For more information about Solaris SLP messages, refer to Appendix A, SLP Message Types.

How SLP Is Implemented

In the Solaris SLP implementation, the SLP SAs, UAs, DAs, SA servers, scopes, and other architectural components (listed in Table 1-1) are mapped partially into slpd and partially into application processes. The SLP daemon, slpd, organizes certain off-host SLP interactions. The SLP daemon:

• Employs passive and active directory agent discovery for all UAs and SAs on the local host

• Maintains a table of DAs and keeps it current for the use of the UAs and SAs on the local host

• Acts as a proxy SA server for legacy service advertisements (proxy registration)

• Can be configured to act as a DA

For more information about the SLP daemon, see slpd(1M).

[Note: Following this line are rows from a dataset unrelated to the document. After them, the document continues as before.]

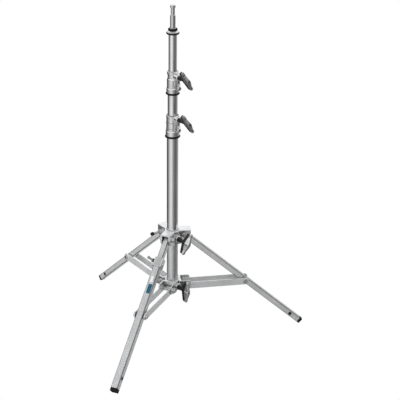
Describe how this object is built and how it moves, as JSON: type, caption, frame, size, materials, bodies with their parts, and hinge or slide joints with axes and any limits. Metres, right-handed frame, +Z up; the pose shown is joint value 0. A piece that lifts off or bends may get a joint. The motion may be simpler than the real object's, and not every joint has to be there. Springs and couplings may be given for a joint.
{
  "type": "lighting stand",
  "caption": "Telescopic chromed steel lighting stand with sliding sections held by T-handle collars, on a folding braced tripod with a levelling leg and a spigot on top",
  "frame": {"origin": "on the axis of the column, at floor level between the three feet", "axes": "+Z up along the column, -Y along the levelling leg, the other legs at 30 and 150 degrees from +X"},
  "size_m": [0.7454, 0.6458, 1.071],
  "materials": {
    "chrome_tube": "bright chrome plate on round steel tube",
    "satin_steel": "satin chrome plate on square tube and flat bar",
    "cast_alloy": "tumbled and plated casting",
    "handle_alloy": "die-cast alloy, dull grey",
    "black_plastic": "moulded, fine texture",
    "black_rubber": "matt",
    "zinc_fastener": "zinc plated",
    "nylon_pad": "natural nylon",
    "decal": "printed vinyl, plain blue with a pale tab"
  },
  "bodies": {
    "upper_hub": {"upper_hub": "cast_alloy", "leg_pivot_bolts": "zinc_fastener", "upper_pad": "nylon_pad"},
    "upper_handle": {"upper_handle_screw": "zinc_fastener", "upper_handle_base": "black_plastic", "upper_handle_wing": "handle_alloy"},
    "lock_knob": {"lock_knob": "black_plastic"},
    "leg_right": {"leg_right_tube": "satin_steel", "leg_right_fittings": "black_plastic", "leg_right_foot": "black_rubber"},
    "leg_left": {"leg_left_tube": "satin_steel", "leg_left_fittings": "black_plastic", "leg_left_foot": "black_rubber"},
    "leg_front": {"leg_front_inner": "satin_steel", "leg_front_cap": "black_plastic"},
    "leg_front_lower": {"leg_front_outer": "satin_steel", "leg_front_fittings": "black_plastic", "leg_front_foot": "black_rubber", "level_clamp": "cast_alloy", "level_pad": "nylon_pad", "decals": "decal"},
    "level_handle": {"level_handle_screw": "zinc_fastener", "level_handle_base": "black_plastic", "level_lever": "handle_alloy"},
    "lower_hub": {"lower_hub": "cast_alloy", "brace_pivot_bolts": "zinc_fastener", "lower_pad": "nylon_pad"},
    "lower_handle": {"lower_handle_screw": "zinc_fastener", "lower_handle_base": "black_plastic", "lower_handle_wing": "handle_alloy"},
    "brace_right": {"brace_right": "satin_steel", "brace_right_bolts": "zinc_fastener"},
    "brace_left": {"brace_left": "satin_steel", "brace_left_bolts": "zinc_fastener"},
    "brace_front": {"brace_front": "satin_steel", "brace_front_bolts": "zinc_fastener"},
    "column_guide": {"column_plug": "black_plastic"},
    "column": {"column_tube": "chrome_tube", "collar_b": "cast_alloy", "collar_b_ring": "black_rubber", "collar_b_bush": "black_plastic", "collar_b_pad": "nylon_pad"},
    "handle_b": {"handle_b_screw": "zinc_fastener", "handle_b_base": "black_plastic", "handle_b_wing": "handle_alloy"},
    "riser_1_guide": {"riser_1_bush": "black_plastic"},
    "riser_1": {"riser_1_tube": "chrome_tube", "collar_a": "cast_alloy", "collar_a_ring": "black_rubber", "collar_a_bush": "black_plastic", "collar_a_pad": "nylon_pad"},
    "handle_a": {"handle_a_screw": "zinc_fastener", "handle_a_base": "black_plastic", "handle_a_wing": "handle_alloy"},
    "riser_2_guide": {"riser_2_bush": "black_plastic"},
    "riser_2": {"riser_2_tube": "chrome_tube", "top_ring": "black_rubber", "spigot_ring": "black_rubber", "spigot": "chrome_tube"}
  },
  "joints": [
    {"name": "fold", "type": "slide", "parent": "upper_hub", "child": "lower_hub", "axis": [0, 0, -1], "range_m": [0, 0.2777]},
    {"name": "leg_right_swing", "type": "hinge", "parent": "upper_hub", "child": "leg_right", "pos_m": [0.03291, 0.019, 0.339], "axis": [-0.5, 0.866, 0], "range_deg": [0, 46]},
    {"name": "brace_right_swing", "type": "hinge", "parent": "lower_hub", "child": "brace_right", "pos_m": [0.03291, 0.019, 0.164], "axis": [0.5, -0.866, 0], "range_deg": [0, 84.42]},
    {"name": "leg_left_swing", "type": "hinge", "parent": "upper_hub", "child": "leg_left", "pos_m": [-0.03291, 0.019, 0.339], "axis": [-0.5, -0.866, 0], "range_deg": [0, 46]},
    {"name": "brace_left_swing", "type": "hinge", "parent": "lower_hub", "child": "brace_left", "pos_m": [-0.03291, 0.019, 0.164], "axis": [0.5, 0.866, 0], "range_deg": [0, 84.42]},
    {"name": "leg_front_swing", "type": "hinge", "parent": "upper_hub", "child": "leg_front", "pos_m": [0, -0.038, 0.339], "axis": [1, 0, 0], "range_deg": [0, 46]},
    {"name": "brace_front_swing", "type": "hinge", "parent": "lower_hub", "child": "brace_front", "pos_m": [0, -0.038, 0.164], "axis": [-1, 0, 0], "range_deg": [0, 84.42]},
    {"name": "level", "type": "slide", "parent": "leg_front", "child": "leg_front_lower", "axis": [0, -0.7547, -0.6561], "range_m": [-0.018, 0.09]},
    {"name": "level_handle_turn", "type": "hinge", "parent": "leg_front_lower", "child": "level_handle", "pos_m": [0, -0.09687, 0.28783], "axis": [-1, 0, 0], "continuous": true},
    {"name": "upper_handle_turn", "type": "hinge", "parent": "upper_hub", "child": "upper_handle", "pos_m": [0.03464, -0.02, 0.334], "axis": [0.866, -0.5, 0], "continuous": true},
    {"name": "lock_knob_turn", "type": "hinge", "parent": "upper_hub", "child": "lock_knob", "pos_m": [-0.03291, 0.019, 0.339], "axis": [-0.5, -0.866, 0], "continuous": true},
    {"name": "lower_handle_turn", "type": "hinge", "parent": "lower_hub", "child": "lower_handle", "pos_m": [0.03464, -0.02, 0.167], "axis": [0.866, -0.5, 0], "continuous": true},
    {"name": "column_height", "type": "slide", "parent": "lower_hub", "child": "column_guide", "axis": [0, 0, 1], "range_m": [-0.02, 0]},
    {"name": "column_turn", "type": "hinge", "parent": "column_guide", "child": "column", "pos_m": [0, 0, 0.16], "axis": [0, 0, 1], "continuous": true},
    {"name": "handle_b_turn", "type": "hinge", "parent": "column", "child": "handle_b", "pos_m": [0.03464, -0.02, 0.728], "axis": [0.866, -0.5, 0], "continuous": true},
    {"name": "riser_1_height", "type": "slide", "parent": "column", "child": "riser_1_guide", "axis": [0, 0, 1], "range_m": [-0.05, 0.4]},
    {"name": "riser_1_turn", "type": "hinge", "parent": "riser_1_guide", "child": "riser_1", "pos_m": [0, 0, 0.25], "axis": [0, 0, 1], "continuous": true},
    {"name": "handle_a_turn", "type": "hinge", "parent": "riser_1", "child": "handle_a", "pos_m": [0.03464, -0.02, 0.859], "axis": [0.866, -0.5, 0], "continuous": true},
    {"name": "riser_2_height", "type": "slide", "parent": "riser_1", "child": "riser_2_guide", "axis": [0, 0, 1], "range_m": [-0.103, 0.4]},
    {"name": "riser_2_turn", "type": "hinge", "parent": "riser_2_guide", "child": "riser_2", "pos_m": [0, 0, 0.39], "axis": [0, 0, 1], "continuous": true}
  ],
  "couplings": [
    {"joint": "leg_right_swing", "follows": "fold", "rad_per_m": 2.891},
    {"joint": "brace_right_swing", "follows": "fold", "rad_per_m": 5.3057},
    {"joint": "leg_left_swing", "follows": "fold", "rad_per_m": 2.891},
    {"joint": "brace_left_swing", "follows": "fold", "rad_per_m": 5.3057},
    {"joint": "leg_front_swing", "follows": "fold", "rad_per_m": 2.891},
    {"joint": "brace_front_swing", "follows": "fold", "rad_per_m": 5.3057}
  ]
}
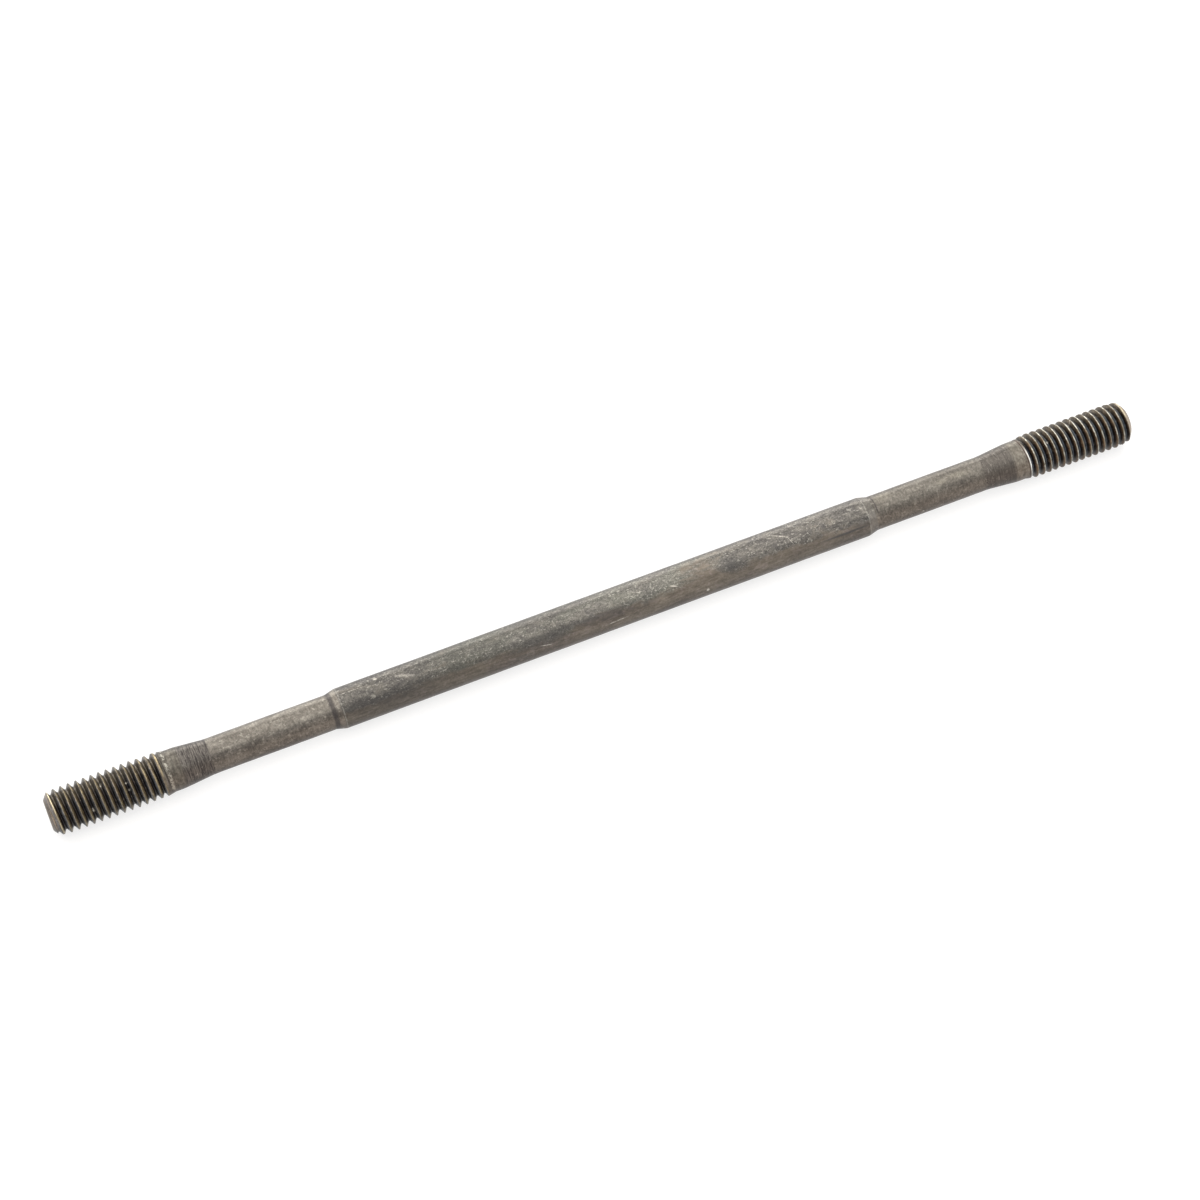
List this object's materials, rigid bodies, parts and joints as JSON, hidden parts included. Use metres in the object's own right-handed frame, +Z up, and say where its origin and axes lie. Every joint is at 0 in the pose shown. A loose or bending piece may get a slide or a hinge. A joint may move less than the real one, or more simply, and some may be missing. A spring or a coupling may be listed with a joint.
{
  "type": "cylinder stud",
  "caption": "Double-ended threaded steel stud with plain collars, waisted necks and a thicker central shank, for clamping a cylinder and its head to a crankcase.",
  "frame": {"origin": "under the stud's middle, on the surface it lies on: the lowest thread crests are at Z = 0", "axes": "+X along the stud's axis, towards the right-hand end as it lies; +Z up; the axis runs at Z = 4.7625 mm"},
  "size_m": [0.2414, 0.0096, 0.0095],
  "materials": {
    "steel": "dark phosphated, matte"
  },
  "bodies": {
    "root": {"stud": "steel"}
  },
  "joints": []
}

In addition to slpd, the UA and SA client libraries (libslp.so for C/C++ and slp.jar for Java) provide UA and SA clients with access to the SLP framework. The client libraries:

• Provide communication to register and deregister service advertisements between SA clients and slpd

• Provide UA clients with the capability to make UA requests

• Provide communication of DA accessibility information between slpd and UA clients

In the following figure, the SLP client library in the Service Provider Program implements SA functionality. The Service Provider Program uses the SLP client library to register services with slpd, and to deregister them. The SLP client library in the Service Client Program implements UA functionality. The Service Client Program uses the SLP client library to issue multicast and unicast (to DAs) service requests and to query slpd for information on DAs. The slpd process takes care of all SA functionality, such as answering multicast requests, registering with DAs, and so on.

Figure 1-3 SLP Implementation

Enabling SLP

SLP is enabled by running the SLP daemon, slpd. The supported interface for starting slpd is the /etc/init.d/slpd script, which starts the daemon only if the SLP configuration file, /etc/inet/slp.conf, exists. The Solaris operating environment includes the file /etc/inet/slp.conf.example. Rename this file to /etc/inet/slp.conf to enable SLP at boot time.